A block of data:

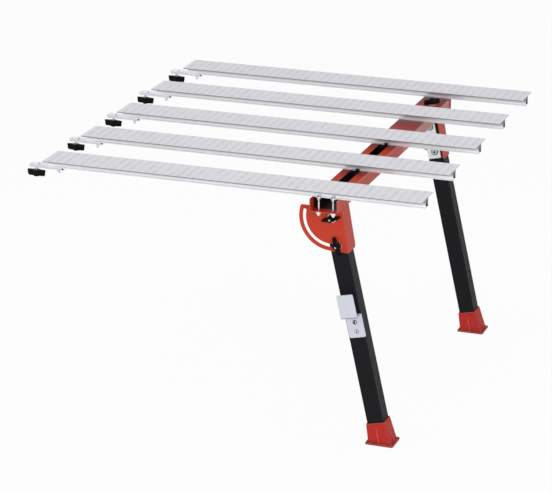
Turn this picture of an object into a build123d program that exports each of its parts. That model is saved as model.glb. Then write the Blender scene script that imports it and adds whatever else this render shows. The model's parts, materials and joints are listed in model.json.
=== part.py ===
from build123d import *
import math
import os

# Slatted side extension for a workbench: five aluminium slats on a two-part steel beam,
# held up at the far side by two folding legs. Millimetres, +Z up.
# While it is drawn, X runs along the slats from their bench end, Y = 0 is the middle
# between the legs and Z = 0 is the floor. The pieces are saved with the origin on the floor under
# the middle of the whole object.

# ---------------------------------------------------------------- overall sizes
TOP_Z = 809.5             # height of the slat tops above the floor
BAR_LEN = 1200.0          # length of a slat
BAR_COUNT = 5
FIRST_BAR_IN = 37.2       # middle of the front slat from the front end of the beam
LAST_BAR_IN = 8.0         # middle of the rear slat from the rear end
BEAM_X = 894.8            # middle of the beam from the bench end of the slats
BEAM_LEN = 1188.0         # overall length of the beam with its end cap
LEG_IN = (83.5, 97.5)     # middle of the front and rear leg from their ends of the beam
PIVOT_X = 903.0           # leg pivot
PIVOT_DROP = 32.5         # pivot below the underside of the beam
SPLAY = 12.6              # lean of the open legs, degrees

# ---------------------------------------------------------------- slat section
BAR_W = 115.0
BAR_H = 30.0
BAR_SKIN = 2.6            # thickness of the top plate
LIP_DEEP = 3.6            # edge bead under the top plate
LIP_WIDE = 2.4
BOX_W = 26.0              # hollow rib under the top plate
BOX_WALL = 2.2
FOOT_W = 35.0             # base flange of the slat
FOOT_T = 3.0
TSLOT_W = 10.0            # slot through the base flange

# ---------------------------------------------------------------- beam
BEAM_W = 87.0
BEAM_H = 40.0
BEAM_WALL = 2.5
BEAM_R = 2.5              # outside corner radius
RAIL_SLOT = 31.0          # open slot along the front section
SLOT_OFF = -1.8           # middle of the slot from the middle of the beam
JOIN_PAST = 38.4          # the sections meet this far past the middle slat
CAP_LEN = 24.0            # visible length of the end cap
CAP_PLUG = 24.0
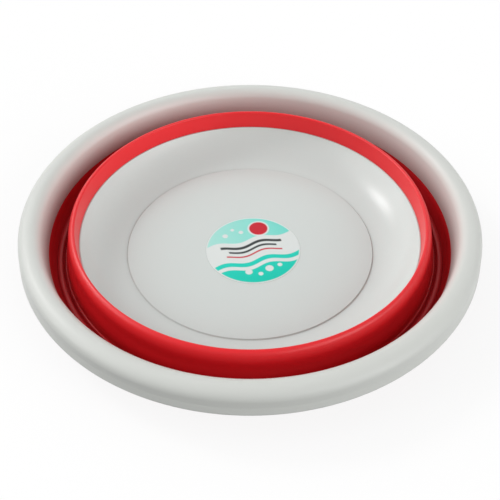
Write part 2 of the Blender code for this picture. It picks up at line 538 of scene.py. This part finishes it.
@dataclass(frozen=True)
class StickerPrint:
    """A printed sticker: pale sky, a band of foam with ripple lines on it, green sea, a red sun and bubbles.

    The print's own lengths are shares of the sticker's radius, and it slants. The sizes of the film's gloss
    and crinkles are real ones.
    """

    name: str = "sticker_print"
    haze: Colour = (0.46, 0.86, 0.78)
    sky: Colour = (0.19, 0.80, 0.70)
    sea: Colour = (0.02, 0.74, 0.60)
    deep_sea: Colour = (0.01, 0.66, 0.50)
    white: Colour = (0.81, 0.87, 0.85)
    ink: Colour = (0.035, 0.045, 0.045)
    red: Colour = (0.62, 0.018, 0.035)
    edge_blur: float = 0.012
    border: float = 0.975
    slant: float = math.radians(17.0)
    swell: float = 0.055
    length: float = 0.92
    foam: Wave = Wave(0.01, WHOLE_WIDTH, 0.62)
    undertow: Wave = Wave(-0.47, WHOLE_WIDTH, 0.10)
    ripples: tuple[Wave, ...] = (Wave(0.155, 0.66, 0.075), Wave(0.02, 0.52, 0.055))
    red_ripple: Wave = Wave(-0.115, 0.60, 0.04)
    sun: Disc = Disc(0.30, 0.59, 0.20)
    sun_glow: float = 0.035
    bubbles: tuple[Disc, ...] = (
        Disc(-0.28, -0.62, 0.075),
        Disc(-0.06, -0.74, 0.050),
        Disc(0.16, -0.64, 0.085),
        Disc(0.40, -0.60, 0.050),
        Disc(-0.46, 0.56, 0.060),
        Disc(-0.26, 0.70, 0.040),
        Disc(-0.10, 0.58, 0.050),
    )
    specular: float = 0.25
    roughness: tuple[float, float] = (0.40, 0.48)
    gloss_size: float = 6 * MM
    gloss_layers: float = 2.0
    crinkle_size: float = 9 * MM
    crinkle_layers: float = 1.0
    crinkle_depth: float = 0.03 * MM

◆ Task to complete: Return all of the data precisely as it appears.

◆ Response:
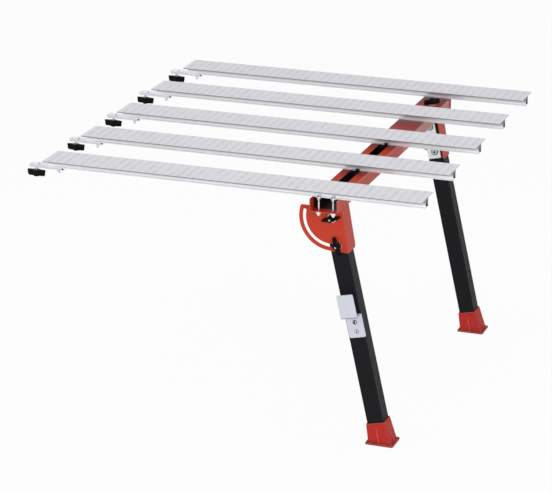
Turn this picture of an object into a build123d program that exports each of its parts. That model is saved as model.glb. Then write the Blender scene script that imports it and adds whatever else this render shows. The model's parts, materials and joints are listed in model.json.
=== part.py ===
from build123d import *
import math
import os

# Slatted side extension for a workbench: five aluminium slats on a two-part steel beam,
# held up at the far side by two folding legs. Millimetres, +Z up.
# While it is drawn, X runs along the slats from their bench end, Y = 0 is the middle
# between the legs and Z = 0 is the floor. The pieces are saved with the origin on the floor under
# the middle of the whole object.

# ---------------------------------------------------------------- overall sizes
TOP_Z = 809.5             # height of the slat tops above the floor
BAR_LEN = 1200.0          # length of a slat
BAR_COUNT = 5
FIRST_BAR_IN = 37.2       # middle of the front slat from the front end of the beam
LAST_BAR_IN = 8.0         # middle of the rear slat from the rear end
BEAM_X = 894.8            # middle of the beam from the bench end of the slats
BEAM_LEN = 1188.0         # overall length of the beam with its end cap
LEG_IN = (83.5, 97.5)     # middle of the front and rear leg from their ends of the beam
PIVOT_X = 903.0           # leg pivot
PIVOT_DROP = 32.5         # pivot below the underside of the beam
SPLAY = 12.6              # lean of the open legs, degrees

# ---------------------------------------------------------------- slat section
BAR_W = 115.0
BAR_H = 30.0
BAR_SKIN = 2.6            # thickness of the top plate
LIP_DEEP = 3.6            # edge bead under the top plate
LIP_WIDE = 2.4
BOX_W = 26.0              # hollow rib under the top plate
BOX_WALL = 2.2
FOOT_W = 35.0             # base flange of the slat
FOOT_T = 3.0
TSLOT_W = 10.0            # slot through the base flange

# ---------------------------------------------------------------- beam
BEAM_W = 87.0
BEAM_H = 40.0
BEAM_WALL = 2.5
BEAM_R = 2.5              # outside corner radius
RAIL_SLOT = 31.0          # open slot along the front section
SLOT_OFF = -1.8           # middle of the slot from the middle of the beam
JOIN_PAST = 38.4          # the sections meet this far past the middle slat
CAP_LEN = 24.0            # visible length of the end cap
CAP_PLUG = 24.0
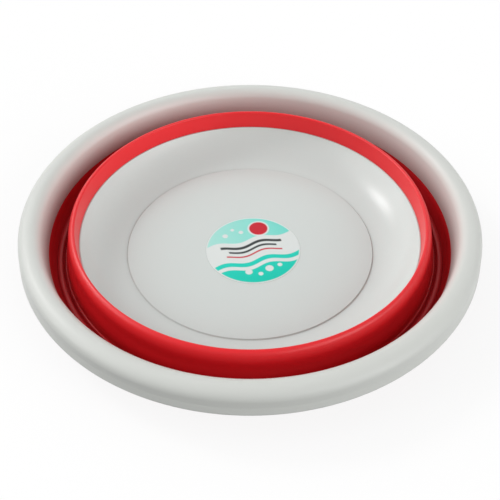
Write part 2 of the Blender code for this picture. It picks up at line 538 of scene.py. This part finishes it.
@dataclass(frozen=True)
class StickerPrint:
    """A printed sticker: pale sky, a band of foam with ripple lines on it, green sea, a red sun and bubbles.

    The print's own lengths are shares of the sticker's radius, and it slants. The sizes of the film's gloss
    and crinkles are real ones.
    """

    name: str = "sticker_print"
    haze: Colour = (0.46, 0.86, 0.78)
    sky: Colour = (0.19, 0.80, 0.70)
    sea: Colour = (0.02, 0.74, 0.60)
    deep_sea: Colour = (0.01, 0.66, 0.50)
    white: Colour = (0.81, 0.87, 0.85)
    ink: Colour = (0.035, 0.045, 0.045)
    red: Colour = (0.62, 0.018, 0.035)
    edge_blur: float = 0.012
    border: float = 0.975
    slant: float = math.radians(17.0)
    swell: float = 0.055
    length: float = 0.92
    foam: Wave = Wave(0.01, WHOLE_WIDTH, 0.62)
    undertow: Wave = Wave(-0.47, WHOLE_WIDTH, 0.10)
    ripples: tuple[Wave, ...] = (Wave(0.155, 0.66, 0.075), Wave(0.02, 0.52, 0.055))
    red_ripple: Wave = Wave(-0.115, 0.60, 0.04)
    sun: Disc = Disc(0.30, 0.59, 0.20)
    sun_glow: float = 0.035
    bubbles: tuple[Disc, ...] = (
        Disc(-0.28, -0.62, 0.075),
        Disc(-0.06, -0.74, 0.050),
        Disc(0.16, -0.64, 0.085),
        Disc(0.40, -0.60, 0.050),
        Disc(-0.46, 0.56, 0.060),
        Disc(-0.26, 0.70, 0.040),
        Disc(-0.10, 0.58, 0.050),
    )
    specular: float = 0.25
    roughness: tuple[float, float] = (0.40, 0.48)
    gloss_size: float = 6 * MM
    gloss_layers: float = 2.0
    crinkle_size: float = 9 * MM
    crinkle_layers: float = 1.0
    crinkle_depth: float = 0.03 * MM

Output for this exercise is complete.